Tutankhamun’s chariots, they’ve discovered, were all made from a hardwood – elm – a tree not native to Egypt. The wood probably came from somewhere in the Eastern Mediterranean more than 500 miles away.
Some artifacts are still revealing their secrets. A set of rods covered with gold leaf were a bit of a puzzle, but it’s now believed they were part of a sunshade for a ceremonial chariot – the oldest sunshade ever found.
One discovery, a dagger found with Tutankhamun’s mummy, was made with iron from a meteorite.
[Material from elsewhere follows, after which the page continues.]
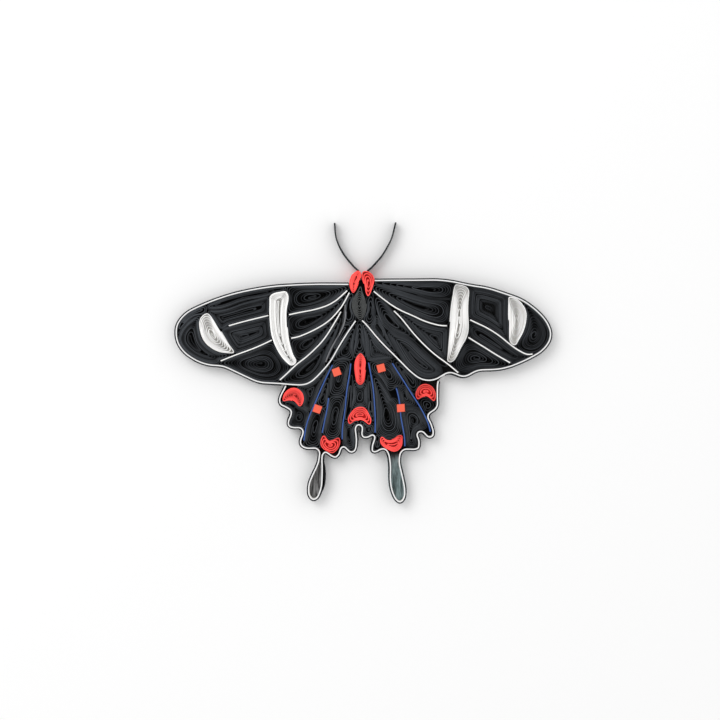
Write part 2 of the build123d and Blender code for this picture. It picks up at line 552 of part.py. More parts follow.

Anything that fell from the heavens seems to have had special meaning for ancient Egyptians.
Another treasure is a fabulous pendant, covered with scarab beetles – the ancient Egyptian symbol for immortality.
Back in the 1920s, the pendant was photographed around the neck of a boy who was employed to supply Carter’s archaeological dig workers with water. This, so the story goes, is the child who found the tomb.
Clearing a space for his large water jar, he chanced on the first step – the first of a flight of sixteen down to the tomb.
His story is expected to feature in the Grand Egyptian Museum.
Back at the new museum, the Tutankhamun exhibition space isn’t yet open for viewing. What is known is that it’ll be massive, some 7,000 square meters.
The Egyptians expect two to three million visitors in the first year of opening, and up to seven or eight million in the longer term. That would make the new Museum among the top three most visited in the world.
We know that Tutankhamun died young and suddenly. And in death, the Golden Boy became a god – ancient Egyptians regarded gold as the flesh of the gods.
And of course, it’s that gold that dazzles us still – and will surely tempt some of us to visit Tutankhamun in his new home.